Privacy as Nostalgia

The discussion about privacy in the great surveillance debate reminded me of an event where an organization promised the audience to keep our privacy safe from “government,” showing a slide on a big screen with the NSA seal and a hand grasping something – it may have been an umbrella – getting ready to thwack it. 

It struck me that it’s not much help if the only government I'll be protected from is the U.S.  The Chinese appear to have bought a new big data analytics program since they are going around stealing millions of records from places like Anthem and OPM.  Russian criminal gangs connected to the Federal Security Service (FSB) have personally identifiable information  on every American with a credit card or mobile phone.  No privacy there.  

I looked at the event’s sponsor list - big companies that have built businesses around extracting personal information and reselling it.  Of course, there was no offer to protect privacy from them.  Everyone’s personal history is stored and instantly retrievable for commercial purposes, and commercial databases are  prime targets for foreign intelligence agencies.  The absence of meaningful privacy protection has little to do with NSA and the bill just passed in Congress doesn’t change this.  Scott McNealy of Sun Microsystems was right in 1998 when he said, “you have no privacy, get over it.”

Hostility to government drives the debate over surveillance more than privacy (or else the bill would have tackled private sector surveillance).  If more people trusted their government, they wouldn’t be as concerned about surveillance, but significant minorities on left and right share a deep distrust.  Having seen what NSA does with data, the idea that they are doing anything but looking for terrorists, spies or proliferators is inane, but the  American government is certainly an easy target.  Government explanations are clumsy, popular culture portrays Washington as if officials acted like Hollywood execs, and there are pre-packaged ideologies that make it easy for people to blame Washington for all ills. 

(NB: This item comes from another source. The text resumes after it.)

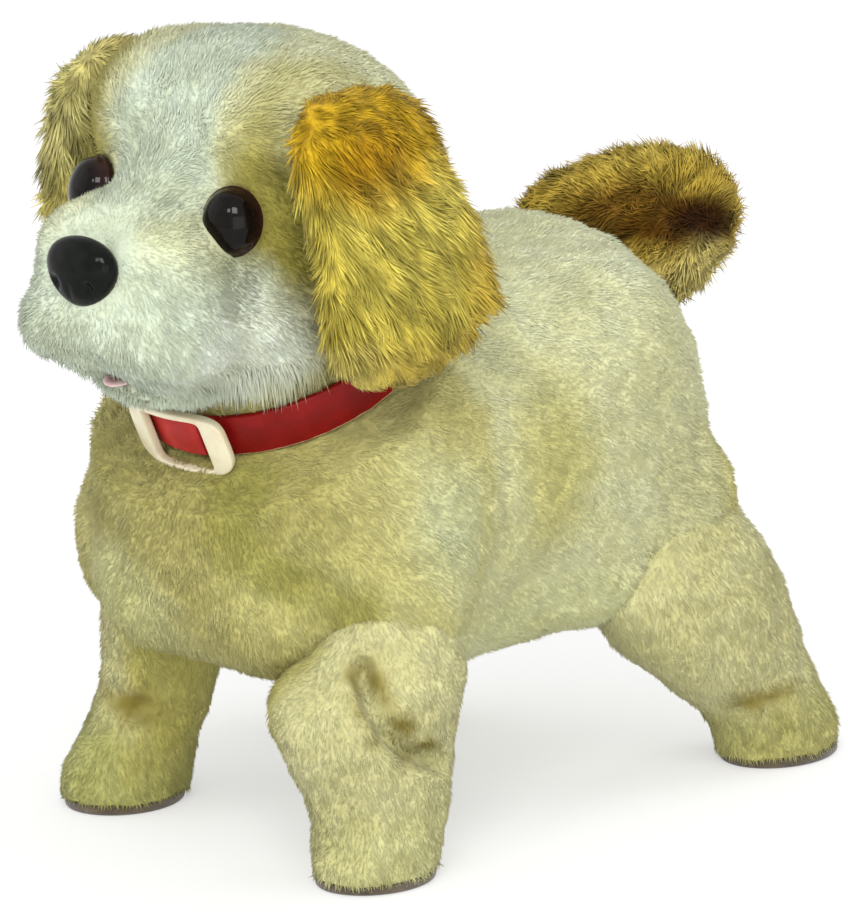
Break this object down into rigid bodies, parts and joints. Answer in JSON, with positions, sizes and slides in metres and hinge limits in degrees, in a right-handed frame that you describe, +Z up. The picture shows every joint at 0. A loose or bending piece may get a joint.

The surveillance debate would urge us to take up the furled umbrella and beat back Big Brother.  That's a convenient straw man, but underneath the melodrama are larger debates over how societies best achieve good outcomes and the balance between the individual and the group.  Right and left unite over surveillance because of the shared (if not always coherent) view on the role of government.  The Keynesian moment where a giant state apparatus managed societies has ended, but we have not identified a credible replacement.  Many people long for a return (even if they don’t know it) to the days of Gladstone, the 19th British Prime Minister who believed that small government was best and that the market would cure all ills.  He could run for office today and probably be elected.  Gladstone made sense in the 1870s but by 1900, Britain couldn’t keep up.   Before someone tells me about Ayn Rand or how once embattled farmers stood and fired the shot heard round the world, note that it is no longer the 19th century, much less the 18th, and we are no longer a nation of small farmers or nor do we have two oceans between us and those who would do us harm. 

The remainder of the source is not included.